Understanding the Funnel Framework
At its core, the marketing funnel is a model of the customer journey. It starts wide at the top with general awareness and narrows toward the bottom where customers make purchase decisions and continue engaging with a brand.
A full-funnel approach ensures no stage is neglected. Instead of focusing purely on awareness or sales, full-funnel marketing looks at the journey in its entirety. It means crafting campaigns that guide customers from initial discovery to long-term loyalty.
The funnel can be broken into four main stages:
- Awareness – capturing attention and reaching new audiences.
- Consideration – educating, informing, and building trust.
- Conversion – encouraging action and removing barriers to purchase.
- Retention and advocacy – ensuring customers stay engaged and become promoters.
Each stage has its own tactics, goals, and success measures. Let’s explore them in detail.
Stage One: Awareness
Awareness is about visibility. If customers don’t know you exist, they can’t buy from you. In this stage, the aim is to introduce your brand to as many relevant people as possible while making a strong first impression.
Growth marketers approach awareness differently from traditional campaigns. Instead of chasing broad exposure, they focus on targeting and engagement quality. It’s not just about who sees your ad, but who interacts with it, who clicks through, and who takes that first step down the funnel.
Practical strategies for awareness include:
- Search engine optimisation to appear where people are already looking.
- Paid ads designed to capture interest quickly.
- Content marketing such as blogs, guides, or infographics.
- Social media activity to spark conversation and brand recognition.
The goal is to spark curiosity and drive the first touchpoint without expecting immediate action.
Stage Two: Consideration
Once awareness is established, potential customers move into the consideration stage. This is where they weigh up their options, compare providers, and look for evidence of trustworthiness. Businesses that ignore this stage risk losing hard-won leads to competitors who invest more in education and nurturing.
At this stage, messaging needs to be clear, informative, and supportive. The aim is to answer questions, highlight benefits, and differentiate your product or service.
Effective tactics in the consideration stage include:
- Case studies that show how your product delivers results.
- Email sequences designed to nurture interest.
- Retargeting campaigns that remind people of what they viewed.
- Social proof, such as testimonials or reviews, to build credibility.
Full-funnel marketing ensures that consideration is not treated as an afterthought. Instead, it becomes a deliberate step that helps prospects move closer to conversion.
Stage Three: Conversion
Conversion is the stage where intent turns into action. A customer makes a purchase, books a service, or signs up for a subscription. While this is often the primary goal, growth marketing views conversion as part of the journey rather than the endpoint.

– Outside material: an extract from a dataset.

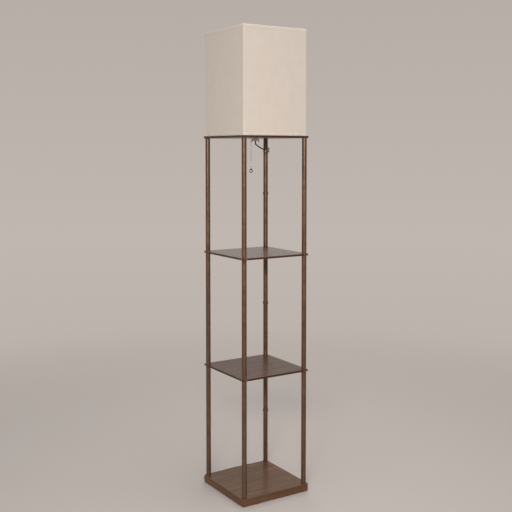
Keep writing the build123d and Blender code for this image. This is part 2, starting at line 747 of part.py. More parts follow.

The challenge in this stage is friction. Even highly interested customers can be put off by complex checkouts, hidden fees, or unclear messaging. Growth marketers focus on optimising every element of the conversion process to remove these obstacles.

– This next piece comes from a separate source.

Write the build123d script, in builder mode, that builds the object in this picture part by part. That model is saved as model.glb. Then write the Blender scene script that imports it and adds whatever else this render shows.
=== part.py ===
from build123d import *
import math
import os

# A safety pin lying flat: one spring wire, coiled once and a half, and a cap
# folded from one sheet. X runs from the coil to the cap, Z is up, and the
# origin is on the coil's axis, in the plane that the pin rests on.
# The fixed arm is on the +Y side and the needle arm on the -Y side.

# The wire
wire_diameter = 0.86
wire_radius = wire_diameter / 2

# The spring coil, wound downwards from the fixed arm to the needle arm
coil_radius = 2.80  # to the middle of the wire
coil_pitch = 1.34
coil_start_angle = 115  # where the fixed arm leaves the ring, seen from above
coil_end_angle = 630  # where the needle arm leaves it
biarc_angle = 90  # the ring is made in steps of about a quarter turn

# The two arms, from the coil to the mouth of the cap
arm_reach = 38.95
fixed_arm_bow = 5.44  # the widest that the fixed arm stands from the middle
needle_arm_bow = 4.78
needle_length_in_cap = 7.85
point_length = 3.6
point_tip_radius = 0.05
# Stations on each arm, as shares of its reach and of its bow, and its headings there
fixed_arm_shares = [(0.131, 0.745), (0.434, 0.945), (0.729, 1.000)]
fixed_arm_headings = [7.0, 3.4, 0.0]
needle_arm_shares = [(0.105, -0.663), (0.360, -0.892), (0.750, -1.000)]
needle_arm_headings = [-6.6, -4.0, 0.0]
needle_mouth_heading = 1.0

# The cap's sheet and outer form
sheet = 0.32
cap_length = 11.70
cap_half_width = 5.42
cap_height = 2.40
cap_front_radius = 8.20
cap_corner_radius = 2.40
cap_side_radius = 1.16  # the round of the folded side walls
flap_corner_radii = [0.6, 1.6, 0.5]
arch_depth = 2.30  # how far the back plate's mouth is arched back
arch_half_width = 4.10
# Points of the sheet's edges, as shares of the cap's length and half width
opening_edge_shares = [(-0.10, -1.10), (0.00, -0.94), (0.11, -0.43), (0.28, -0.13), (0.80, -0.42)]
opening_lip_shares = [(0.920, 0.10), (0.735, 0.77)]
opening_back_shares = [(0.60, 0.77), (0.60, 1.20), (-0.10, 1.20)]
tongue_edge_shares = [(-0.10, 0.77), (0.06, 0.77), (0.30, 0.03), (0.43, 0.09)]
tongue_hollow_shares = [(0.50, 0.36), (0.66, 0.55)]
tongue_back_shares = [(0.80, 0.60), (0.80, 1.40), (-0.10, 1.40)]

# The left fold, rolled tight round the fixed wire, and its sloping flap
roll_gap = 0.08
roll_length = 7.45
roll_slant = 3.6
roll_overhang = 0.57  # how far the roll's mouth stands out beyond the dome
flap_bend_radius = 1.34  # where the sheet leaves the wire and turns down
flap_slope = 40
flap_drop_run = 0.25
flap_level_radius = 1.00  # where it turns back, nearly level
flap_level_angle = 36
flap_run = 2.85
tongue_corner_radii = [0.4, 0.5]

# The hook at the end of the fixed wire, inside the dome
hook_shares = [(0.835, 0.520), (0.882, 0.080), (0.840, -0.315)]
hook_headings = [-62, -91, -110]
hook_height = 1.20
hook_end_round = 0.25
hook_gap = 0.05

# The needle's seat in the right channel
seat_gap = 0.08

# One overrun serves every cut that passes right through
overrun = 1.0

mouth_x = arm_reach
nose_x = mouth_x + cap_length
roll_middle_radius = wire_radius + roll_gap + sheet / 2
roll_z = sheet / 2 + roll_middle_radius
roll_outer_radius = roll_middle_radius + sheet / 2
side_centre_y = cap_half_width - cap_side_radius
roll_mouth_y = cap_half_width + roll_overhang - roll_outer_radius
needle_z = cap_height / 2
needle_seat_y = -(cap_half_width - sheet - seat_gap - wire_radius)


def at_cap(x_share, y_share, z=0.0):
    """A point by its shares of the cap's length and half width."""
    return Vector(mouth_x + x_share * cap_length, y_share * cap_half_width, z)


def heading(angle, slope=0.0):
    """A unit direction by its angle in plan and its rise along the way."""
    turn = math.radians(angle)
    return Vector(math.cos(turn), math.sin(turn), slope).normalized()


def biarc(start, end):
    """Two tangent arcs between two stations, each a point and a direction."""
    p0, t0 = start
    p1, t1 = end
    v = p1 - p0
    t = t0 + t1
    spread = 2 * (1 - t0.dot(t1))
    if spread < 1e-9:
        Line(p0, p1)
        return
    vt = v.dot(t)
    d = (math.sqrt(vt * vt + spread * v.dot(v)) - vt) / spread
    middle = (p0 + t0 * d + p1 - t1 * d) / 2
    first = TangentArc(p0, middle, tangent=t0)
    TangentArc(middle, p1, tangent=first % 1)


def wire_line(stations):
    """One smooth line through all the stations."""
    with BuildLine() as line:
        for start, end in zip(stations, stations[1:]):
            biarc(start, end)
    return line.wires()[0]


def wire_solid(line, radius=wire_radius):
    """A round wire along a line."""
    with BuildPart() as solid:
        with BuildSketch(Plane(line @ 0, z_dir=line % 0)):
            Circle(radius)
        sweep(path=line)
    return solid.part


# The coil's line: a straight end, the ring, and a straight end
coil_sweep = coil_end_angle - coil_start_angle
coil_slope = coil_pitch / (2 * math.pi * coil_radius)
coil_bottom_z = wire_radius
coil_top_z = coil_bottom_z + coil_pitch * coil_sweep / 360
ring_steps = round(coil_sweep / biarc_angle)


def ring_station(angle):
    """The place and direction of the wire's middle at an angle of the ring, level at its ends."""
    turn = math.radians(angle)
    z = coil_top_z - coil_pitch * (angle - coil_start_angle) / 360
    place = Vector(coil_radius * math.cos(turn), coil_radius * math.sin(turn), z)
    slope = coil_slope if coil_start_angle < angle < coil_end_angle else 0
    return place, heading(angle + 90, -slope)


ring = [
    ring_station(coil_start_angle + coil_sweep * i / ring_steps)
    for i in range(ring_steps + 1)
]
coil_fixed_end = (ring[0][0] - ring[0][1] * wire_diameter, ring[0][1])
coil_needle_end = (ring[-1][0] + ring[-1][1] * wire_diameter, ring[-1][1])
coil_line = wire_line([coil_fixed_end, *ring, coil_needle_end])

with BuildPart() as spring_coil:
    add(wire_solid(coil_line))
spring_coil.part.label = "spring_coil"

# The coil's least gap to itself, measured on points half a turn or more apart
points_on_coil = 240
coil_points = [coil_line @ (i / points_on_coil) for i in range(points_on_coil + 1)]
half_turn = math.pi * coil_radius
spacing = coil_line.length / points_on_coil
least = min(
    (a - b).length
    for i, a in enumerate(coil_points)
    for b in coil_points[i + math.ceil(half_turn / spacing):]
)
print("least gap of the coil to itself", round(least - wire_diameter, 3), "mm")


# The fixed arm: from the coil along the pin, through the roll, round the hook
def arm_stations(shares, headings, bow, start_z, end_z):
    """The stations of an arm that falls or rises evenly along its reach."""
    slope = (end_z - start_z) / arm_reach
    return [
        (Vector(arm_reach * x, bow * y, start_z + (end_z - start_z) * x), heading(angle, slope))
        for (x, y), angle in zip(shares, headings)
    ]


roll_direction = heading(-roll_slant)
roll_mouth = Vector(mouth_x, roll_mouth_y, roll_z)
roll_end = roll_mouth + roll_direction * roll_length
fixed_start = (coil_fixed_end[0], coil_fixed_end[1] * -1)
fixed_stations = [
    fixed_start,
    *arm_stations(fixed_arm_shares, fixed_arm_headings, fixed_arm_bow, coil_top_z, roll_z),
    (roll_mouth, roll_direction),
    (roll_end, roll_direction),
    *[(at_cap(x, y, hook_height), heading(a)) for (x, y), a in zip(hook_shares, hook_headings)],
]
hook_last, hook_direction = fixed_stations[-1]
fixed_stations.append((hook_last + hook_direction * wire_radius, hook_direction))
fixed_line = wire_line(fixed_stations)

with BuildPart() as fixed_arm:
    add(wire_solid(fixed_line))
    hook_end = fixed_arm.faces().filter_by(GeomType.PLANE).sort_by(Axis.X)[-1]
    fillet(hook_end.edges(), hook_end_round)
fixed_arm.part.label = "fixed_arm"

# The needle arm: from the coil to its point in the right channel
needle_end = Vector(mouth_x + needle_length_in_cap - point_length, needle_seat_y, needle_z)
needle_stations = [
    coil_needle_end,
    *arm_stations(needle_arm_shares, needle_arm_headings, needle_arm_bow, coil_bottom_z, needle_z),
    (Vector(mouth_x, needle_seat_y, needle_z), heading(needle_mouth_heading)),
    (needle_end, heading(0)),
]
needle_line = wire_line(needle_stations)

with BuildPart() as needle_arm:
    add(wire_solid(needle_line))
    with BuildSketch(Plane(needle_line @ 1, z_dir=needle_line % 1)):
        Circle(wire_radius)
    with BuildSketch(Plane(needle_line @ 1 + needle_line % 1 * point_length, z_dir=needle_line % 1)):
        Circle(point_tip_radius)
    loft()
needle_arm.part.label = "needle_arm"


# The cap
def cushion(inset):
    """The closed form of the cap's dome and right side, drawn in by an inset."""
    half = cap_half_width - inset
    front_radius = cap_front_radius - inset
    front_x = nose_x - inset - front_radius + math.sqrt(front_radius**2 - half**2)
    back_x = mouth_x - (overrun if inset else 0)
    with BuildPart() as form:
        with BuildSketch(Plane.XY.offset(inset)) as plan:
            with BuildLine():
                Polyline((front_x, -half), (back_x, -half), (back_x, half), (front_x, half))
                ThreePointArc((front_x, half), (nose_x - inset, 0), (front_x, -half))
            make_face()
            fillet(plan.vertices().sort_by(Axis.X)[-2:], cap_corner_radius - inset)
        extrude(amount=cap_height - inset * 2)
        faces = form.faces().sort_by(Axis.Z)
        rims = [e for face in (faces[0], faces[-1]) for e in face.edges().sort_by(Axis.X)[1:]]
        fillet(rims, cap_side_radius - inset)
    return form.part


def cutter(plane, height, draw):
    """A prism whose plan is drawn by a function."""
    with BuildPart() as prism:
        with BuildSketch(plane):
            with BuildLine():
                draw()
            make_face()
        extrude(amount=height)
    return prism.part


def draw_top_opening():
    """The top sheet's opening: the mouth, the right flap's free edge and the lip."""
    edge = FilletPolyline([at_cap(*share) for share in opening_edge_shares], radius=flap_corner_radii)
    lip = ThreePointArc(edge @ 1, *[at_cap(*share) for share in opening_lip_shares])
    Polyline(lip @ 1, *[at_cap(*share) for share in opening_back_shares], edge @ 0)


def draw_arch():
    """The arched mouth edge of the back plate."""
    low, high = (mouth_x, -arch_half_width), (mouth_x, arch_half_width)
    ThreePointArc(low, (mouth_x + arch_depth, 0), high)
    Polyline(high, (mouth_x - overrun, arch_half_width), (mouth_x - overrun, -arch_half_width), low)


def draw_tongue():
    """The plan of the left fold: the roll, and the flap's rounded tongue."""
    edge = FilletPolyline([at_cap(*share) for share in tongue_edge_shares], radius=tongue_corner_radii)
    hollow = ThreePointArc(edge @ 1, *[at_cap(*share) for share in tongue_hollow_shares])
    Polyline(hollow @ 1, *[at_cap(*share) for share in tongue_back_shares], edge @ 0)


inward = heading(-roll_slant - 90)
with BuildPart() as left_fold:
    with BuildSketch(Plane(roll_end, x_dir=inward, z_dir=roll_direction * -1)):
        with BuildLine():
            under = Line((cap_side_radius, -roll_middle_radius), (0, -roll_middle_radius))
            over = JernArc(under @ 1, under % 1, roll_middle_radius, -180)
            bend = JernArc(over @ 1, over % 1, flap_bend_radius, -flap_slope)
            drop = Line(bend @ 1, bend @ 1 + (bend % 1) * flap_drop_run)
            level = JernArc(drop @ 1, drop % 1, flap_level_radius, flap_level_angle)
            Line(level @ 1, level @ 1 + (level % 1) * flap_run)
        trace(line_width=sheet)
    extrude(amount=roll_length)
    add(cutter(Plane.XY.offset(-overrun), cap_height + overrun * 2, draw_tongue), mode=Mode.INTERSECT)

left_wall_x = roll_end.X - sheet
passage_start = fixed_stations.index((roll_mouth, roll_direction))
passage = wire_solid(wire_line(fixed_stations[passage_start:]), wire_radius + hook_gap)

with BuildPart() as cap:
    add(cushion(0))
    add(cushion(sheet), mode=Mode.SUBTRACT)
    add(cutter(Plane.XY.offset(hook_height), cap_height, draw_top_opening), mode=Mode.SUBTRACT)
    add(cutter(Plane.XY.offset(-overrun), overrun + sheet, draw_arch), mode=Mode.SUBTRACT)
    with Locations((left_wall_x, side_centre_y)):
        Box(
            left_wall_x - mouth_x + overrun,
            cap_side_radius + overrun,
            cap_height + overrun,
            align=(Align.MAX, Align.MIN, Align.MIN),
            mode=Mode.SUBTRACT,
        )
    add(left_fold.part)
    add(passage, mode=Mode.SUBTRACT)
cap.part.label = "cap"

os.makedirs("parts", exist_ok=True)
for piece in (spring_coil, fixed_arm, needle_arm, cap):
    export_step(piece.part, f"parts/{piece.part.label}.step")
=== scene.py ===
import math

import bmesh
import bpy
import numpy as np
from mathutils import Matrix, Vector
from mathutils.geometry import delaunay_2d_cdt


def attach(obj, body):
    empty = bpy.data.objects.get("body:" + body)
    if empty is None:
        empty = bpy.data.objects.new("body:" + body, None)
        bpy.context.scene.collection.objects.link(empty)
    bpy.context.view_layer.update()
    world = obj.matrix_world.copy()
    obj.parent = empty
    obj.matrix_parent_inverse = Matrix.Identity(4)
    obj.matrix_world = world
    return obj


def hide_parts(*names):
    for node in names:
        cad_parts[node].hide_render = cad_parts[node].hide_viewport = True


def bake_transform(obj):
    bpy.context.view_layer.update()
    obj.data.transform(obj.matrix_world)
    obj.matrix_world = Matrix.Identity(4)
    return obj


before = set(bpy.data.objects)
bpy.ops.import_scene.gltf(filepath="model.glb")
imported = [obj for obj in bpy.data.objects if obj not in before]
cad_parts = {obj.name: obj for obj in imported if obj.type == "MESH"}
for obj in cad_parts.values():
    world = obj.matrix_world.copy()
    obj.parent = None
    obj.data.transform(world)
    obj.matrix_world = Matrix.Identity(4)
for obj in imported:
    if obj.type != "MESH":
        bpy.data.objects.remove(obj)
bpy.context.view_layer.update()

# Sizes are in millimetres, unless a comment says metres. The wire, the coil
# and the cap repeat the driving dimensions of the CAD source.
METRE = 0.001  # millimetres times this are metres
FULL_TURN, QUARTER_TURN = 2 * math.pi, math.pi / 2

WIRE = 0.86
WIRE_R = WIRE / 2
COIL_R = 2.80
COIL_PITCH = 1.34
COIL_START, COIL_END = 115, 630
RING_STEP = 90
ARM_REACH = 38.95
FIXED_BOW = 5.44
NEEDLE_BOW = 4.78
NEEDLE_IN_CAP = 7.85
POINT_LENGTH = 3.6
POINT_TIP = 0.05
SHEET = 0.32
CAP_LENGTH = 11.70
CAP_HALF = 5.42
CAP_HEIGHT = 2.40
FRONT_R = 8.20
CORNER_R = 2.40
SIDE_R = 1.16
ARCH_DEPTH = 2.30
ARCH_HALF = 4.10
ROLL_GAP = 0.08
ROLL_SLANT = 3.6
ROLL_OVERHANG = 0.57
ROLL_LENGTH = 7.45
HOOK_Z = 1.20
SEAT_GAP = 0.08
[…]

Practical ways to support conversion include:
- Streamlining sign-up and checkout processes.
- Using personalisation to make offers more relevant.
- Running A/B tests to optimise calls-to-action, page layouts, and offers.
- Offering incentives such as limited-time discounts or free trials.
Conversion isn’t about pushing people to buy; it’s about making it easy for them to take the step they already want to take.
Stage Four: Retention and Advocacy
One of the biggest mistakes in marketing is treating the purchase as the end of the journey. Retention is just as important as acquisition, if not more so. Loyal customers are more valuable because they buy again, refer others, and cost less to maintain than new leads.
Retention strategies focus on keeping customers engaged and satisfied. This can involve:
- Onboarding support to ensure they get value from the product.
- Exclusive content, offers, or rewards for repeat customers.
- Proactive customer service to address issues before they escalate.
- Regular updates that make customers feel valued and connected.
From retention comes advocacy. Happy customers become promoters, sharing their positive experiences and influencing others. This stage turns the funnel into more than a linear process—it becomes a cycle where satisfied customers feed back into awareness by recommending the brand to new audiences.
Why the Full-Funnel Approach Works
The full-funnel model works because it recognises reality. Customers don’t simply jump from awareness to purchase. They research, compare, hesitate, and return at different points before making decisions. By mapping strategies to each stage, businesses can guide people more smoothly through the journey.
The benefits of full-funnel marketing include:
- Greater efficiency – resources are spread across the journey, not wasted on one stage.
- Improved customer experience – consistent, helpful messaging builds stronger relationships.
- Sustainable growth – retention and advocacy provide long-term value beyond the initial sale.
- Actionable insights – data from each stage feeds back into refining strategies.
This holistic perspective ensures businesses don’t miss opportunities or leave gaps in the customer journey.
Building for Sustainable Growth
Full-funnel marketing isn’t just another buzzword—it’s a practical framework for growth. By addressing every stage of the customer journey, from awareness through to advocacy, businesses can create campaigns that deliver consistent results and stronger relationships.